How much were you influenced by what you’d seen and experienced as a Stravinsky fan?
I don’t believe I’ve taken any influences in doing this. I’m sure there are some references to some of the research I’ve done, but what I’ve seen (of Soldat) I haven’t really liked. So that is a thing: I have decided not to do some things. That is an influence of sorts! I knew what I didn’t want. That is sometimes just as strong, if not stronger, than seeing things I do like, so I was able to really think, “Well I want to make this fun, engaging, with great music, and a great story” — it’s a warning story.
… although it can be presented as drily didactic as well. I would imagine as a theatre practitioner you have to be careful not to wave a finger at your audience. “Fun” and “engaging” are the words I’d use to describe what Loose Tea does.

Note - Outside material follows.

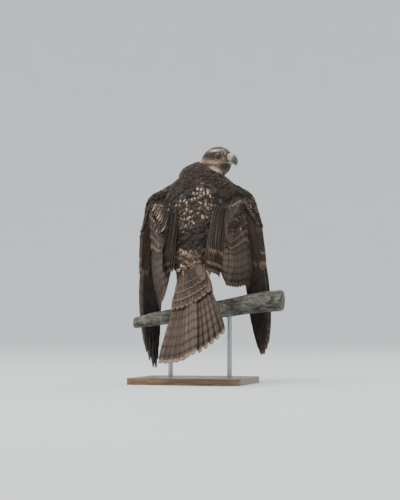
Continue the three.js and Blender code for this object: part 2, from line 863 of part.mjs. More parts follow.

Well it is my style, and my question is always, “Why tell this story now? Why does it matter right now?”
So why “Soldat” now?
It’s a story of being too greedy, of consuming too much, of not being appreciative of what you have. That’s something I think we can always relate back to stuff in the US and what could potentially happen in Canada: we need to be aware of what we have, and not be greedy. We have to safeguard the things that matter in life. What the soldier comes to learn is, in fact, the things that matter are things that money can’t necessarily buy, that there is greater value in having some sort of meaning in life. I think that’s a tale that is always worth telling.
It’s timeless and timely and really elastic, not solely in themes but in presentation possibilities.

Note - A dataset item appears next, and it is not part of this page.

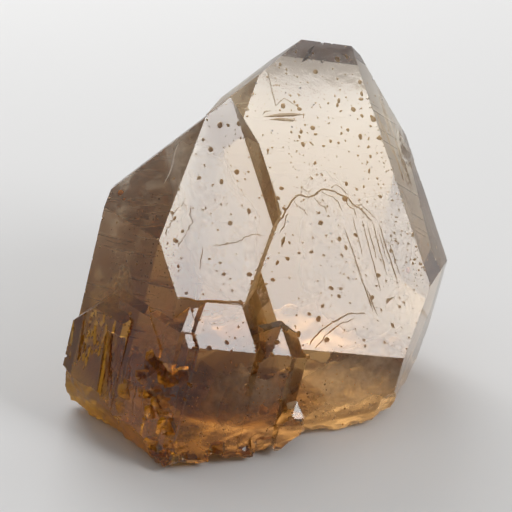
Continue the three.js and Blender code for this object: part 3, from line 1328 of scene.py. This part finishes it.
def veil(name, centre, facing, size, bend, density, spacing, smallest, largest, flatness, material, seed):
    """A piece of many flecks on a curved sheet, sealed in the stone."""
    host = curved_sheet(name + "_sheet", centre, facing, size[0], size[1], bend, seed)
    values = {
        "Density": density,
        "Spacing": spacing * MM,
        "Smallest": smallest * MM,
        "Largest": largest * MM,
        "Flatness": flatness,
        "Unevenness": 0.35 * smallest * MM,
        "Detail": 1,
        "Seed": seed,
        "Material": material,
    }
    mesh = run_tree(host, SCATTER, values)
    bpy.data.objects.remove(host)
    keep_inside(mesh, 12, 0.25)
    piece = new_object(name, mesh)
    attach(piece, "root")
    print(name, len(mesh.vertices) // 12, "flecks")
    return piece


TOWARD_VIEW = (0.05, -0.85, 0.5)
ALONG_FRONT = tuple(FRONT.out)
FRONT_DENSE = tuple(FRONT.at(19, -36, -2.2) / MM)
FRONT_THIN = tuple(FRONT.at(2, 8, -2.6) / MM)
# name, centre, facing, size, bend, then the scatter: density, spacing, smallest, largest, flatness
VEILS = [
    ("veil_left", (-33, -17, 60), (-0.3, -0.85, 0.4), (26, 34), 2.5,
     4e5, 0.8, 0.10, 0.42, 0.5, brown_fleck, 101),
    ("veil_left_pale", (-42, -18, 54), (-0.7, -0.6, 0.3), (14, 22), 1.5,
     9e5, 0.6, 0.10, 0.34, 0.4, pale_fleck, 102),
    ("veil_low_gold", (-6, -38, 26), TOWARD_VIEW, (44, 22), 2.0,
     4e5, 0.7, 0.10, 0.40, 0.5, gold_fleck, 103),
    ("veil_low_dark", (2, -30, 18), (0.2, -0.8, 0.6), (40, 20), 3.0,
     2.5e5, 0.9, 0.12, 0.5, 0.5, brown_fleck, 104),
    ("veil_right_low", (33, -16, 17), (0.3, -0.9, 0.3), (34, 18), 2.0,
     3e5, 0.8, 0.10, 0.36, 0.5, gold_fleck, 105),
    ("bubbles_foot", (-24, -40, 9), (-0.2, -0.7, 0.7), (46, 12), 1.0,
     1.1e6, 0.6, 0.10, 0.40, 0.7, pale_fleck, 106),
    ("bubbles_foot_right", (22, -24, 7), (0.2, -0.7, 0.7), (44, 8), 1.0,
     8e5, 0.6, 0.10, 0.34, 0.7, pale_fleck, 107),
    ("veil_front_dense", FRONT_DENSE, ALONG_FRONT, (15, 30), 0.5,
     7e5, 0.8, 0.10, 0.42, 0.6, brown_fleck, 108),
    ("veil_front_thin", FRONT_THIN, ALONG_FRONT, (44, 66), 0.8,
     4e4, 1.5, 0.12, 0.5, 0.6, brown_fleck, 109),
    ("veil_corner", (-36, -36, 34), (-0.6, -0.7, 0.2), (16, 22), 1.5,
     6e5, 0.6, 0.10, 0.36, 0.5, rust_fleck, 110),
]
for row in VEILS:
    veil(*row)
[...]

Yes, and what I really like is that it’s not a happy ending — he gets the princess and then screws it up again. It’s that reminder that you have to be constantly working on that aspect of yourself.

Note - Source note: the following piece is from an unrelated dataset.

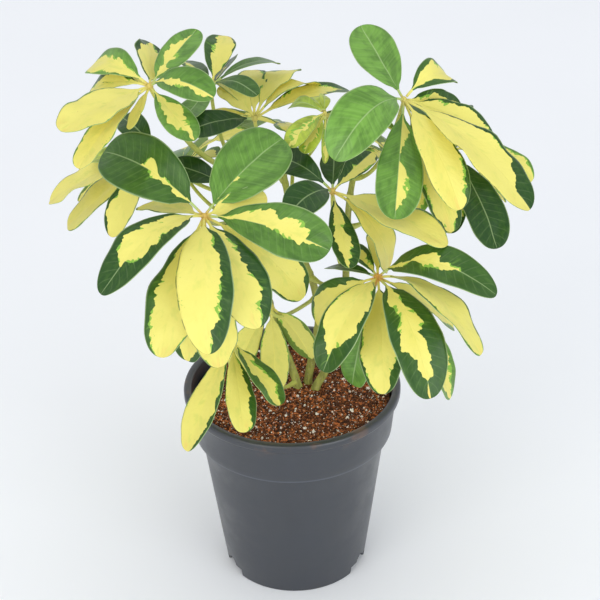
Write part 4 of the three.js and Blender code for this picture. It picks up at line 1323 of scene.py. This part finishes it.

It’s a wry comment on the nature of humanity also, the nature of which seems very Russian in nature.
That too. The question is, how do you tell this story to a Canadian audience, who may not have that understanding of Russian folklore? That folklore is quite brutal sometimes.
How does your work on “Quartet for the End of Time” complement what you’re doing with “Soldat”?
I get excited about it, really. What I’m particularly enjoying is that I did a Masters degree in music, and it’s really nice to geek out and go back to the score, do my research, do my score study — it really helps me come to important realizations.
For the Messiaen, all I’ve been doing for months is consuming a lot of research, which I love doing, and really trying to think about how Messiaen saw the piece. He had synesthesia, and we wanted to explore not just what he saw but what role this plays overall: why do we care about “Quartet for the End of Time”? Why do we care about the visual aspect of it? And how can we make it make sense to us? Because he was very religious, and in the context of the Toronto Summer Music Festival… religion is not a really strong (theme), it’s not the strongest point to bring out in this piece.
But it’s unmissable in the music.
Yes. Although he wrote it with religion in mind, something that really inspired him, and what I think may inspire many people, is a commonality of hope of this piece.
That sense of hope contrasts with the ending of “Soldat”quite strongly.
It is what got him through his internment in the camp; he couldn’t escape physically, and the more difficult things became physically, the more he escaped into his brain. You hear it in this Quartet — because he did have a strong sense of hope and of things working out, even in an internment camp.
Vision over visibility.
Yes, it’s a good fit with the festival.